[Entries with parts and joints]
--------------------

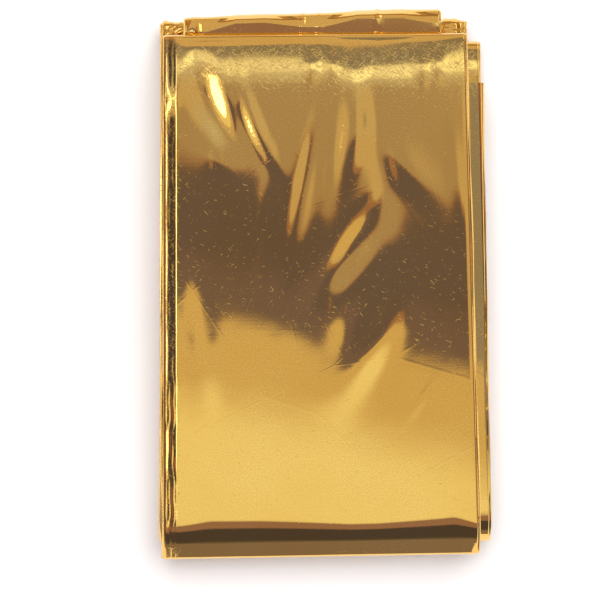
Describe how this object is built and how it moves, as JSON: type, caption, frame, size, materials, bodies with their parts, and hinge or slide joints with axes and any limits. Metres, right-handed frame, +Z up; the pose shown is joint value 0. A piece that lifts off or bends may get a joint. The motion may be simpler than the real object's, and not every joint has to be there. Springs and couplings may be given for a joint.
{
  "type": "emergency foil blanket",
  "caption": "Gold and silver metallised film rescue blanket, folded flat back and forth into a pocket-size rectangular bundle with a rolled lower end and a standing fold at the top.",
  "frame": {"origin": "under the middle of the folded bundle's bounding box, on its flat underside", "axes": "+Z up through the face that shows, +Y along the bundle's length towards the end with the standing fold, +X across it to the right"},
  "size_m": [0.0793, 0.131, 0.0184],
  "materials": {
    "gold_film": "polished"
  },
  "bodies": {
    "root": {"foil_blanket": "gold_film"}
  },
  "joints": []
}
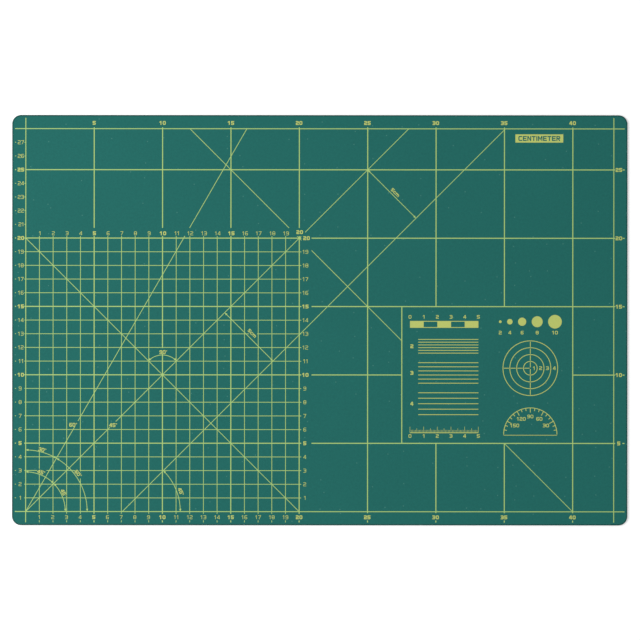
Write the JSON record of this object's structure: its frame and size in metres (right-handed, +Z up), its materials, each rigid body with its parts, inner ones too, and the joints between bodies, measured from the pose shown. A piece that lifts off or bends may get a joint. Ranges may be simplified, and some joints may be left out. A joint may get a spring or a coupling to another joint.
{
  "type": "cutting mat",
  "caption": "Flexible self-healing craft cutting mat: a thin rounded sheet with a printed centimetre grid, angle lines, edge scales and a framed panel.",
  "frame": {"origin": "middle of the underside, on the surface that the mat lies on", "axes": "+X along the length with the numbers reading upright from -Y, +Y away from the reader, +Z up out of the printed face"},
  "size_m": [0.45, 0.3, 0.0016],
  "materials": {
    "soft_ply": "matte dark green soft vinyl with a very fine grain",
    "hard_ply": "matte dark green hard vinyl, seen only at the cut edge",
    "ink": "matte pale yellow screen print"
  },
  "bodies": {
    "root": {"bottom_ply": "soft_ply", "core_ply": "hard_ply", "top_ply": "soft_ply", "border_lines": "ink", "panel_frame": "ink", "bold_square_lines": "ink", "open_field_lines": "ink", "fine_square_lines": "ink", "steep_ray": "ink", "zero_ray": "ink", "spacing_ray": "ink", "square_diagonal": "ink", "open_diagonal": "ink", "angle_arcs": "ink", "spacing_bars": "ink", "edge_ticks": "ink", "unit_plate": "ink"}
  },
  "joints": []
}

--------------------

**Short problem**.
Write out every entry word for word.

**Full response**.
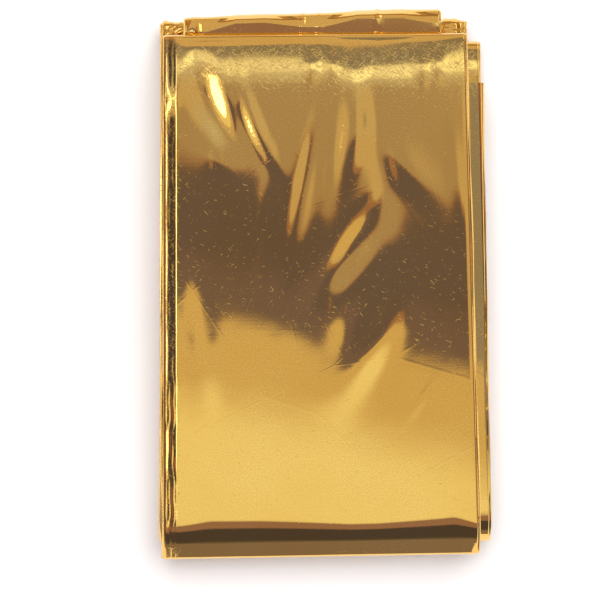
Describe how this object is built and how it moves, as JSON: type, caption, frame, size, materials, bodies with their parts, and hinge or slide joints with axes and any limits. Metres, right-handed frame, +Z up; the pose shown is joint value 0. A piece that lifts off or bends may get a joint. The motion may be simpler than the real object's, and not every joint has to be there. Springs and couplings may be given for a joint.
{
  "type": "emergency foil blanket",
  "caption": "Gold and silver metallised film rescue blanket, folded flat back and forth into a pocket-size rectangular bundle with a rolled lower end and a standing fold at the top.",
  "frame": {"origin": "under the middle of the folded bundle's bounding box, on its flat underside", "axes": "+Z up through the face that shows, +Y along the bundle's length towards the end with the standing fold, +X across it to the right"},
  "size_m": [0.0793, 0.131, 0.0184],
  "materials": {
    "gold_film": "polished"
  },
  "bodies": {
    "root": {"foil_blanket": "gold_film"}
  },
  "joints": []
}
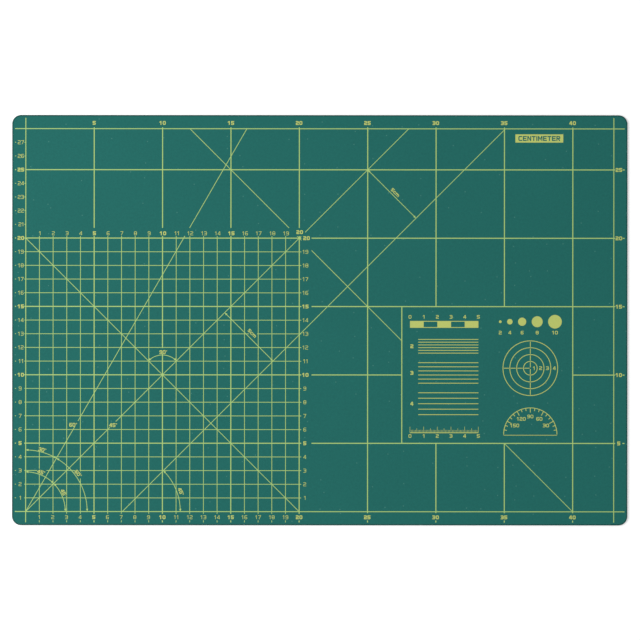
Write the JSON record of this object's structure: its frame and size in metres (right-handed, +Z up), its materials, each rigid body with its parts, inner ones too, and the joints between bodies, measured from the pose shown. A piece that lifts off or bends may get a joint. Ranges may be simplified, and some joints may be left out. A joint may get a spring or a coupling to another joint.
{
  "type": "cutting mat",
  "caption": "Flexible self-healing craft cutting mat: a thin rounded sheet with a printed centimetre grid, angle lines, edge scales and a framed panel.",
  "frame": {"origin": "middle of the underside, on the surface that the mat lies on", "axes": "+X along the length with the numbers reading upright from -Y, +Y away from the reader, +Z up out of the printed face"},
  "size_m": [0.45, 0.3, 0.0016],
  "materials": {
    "soft_ply": "matte dark green soft vinyl with a very fine grain",
    "hard_ply": "matte dark green hard vinyl, seen only at the cut edge",
    "ink": "matte pale yellow screen print"
  },
  "bodies": {
    "root": {"bottom_ply": "soft_ply", "core_ply": "hard_ply", "top_ply": "soft_ply", "border_lines": "ink", "panel_frame": "ink", "bold_square_lines": "ink", "open_field_lines": "ink", "fine_square_lines": "ink", "steep_ray": "ink", "zero_ray": "ink", "spacing_ray": "ink", "square_diagonal": "ink", "open_diagonal": "ink", "angle_arcs": "ink", "spacing_bars": "ink", "edge_ticks": "ink", "unit_plate": "ink"}
  },
  "joints": []
}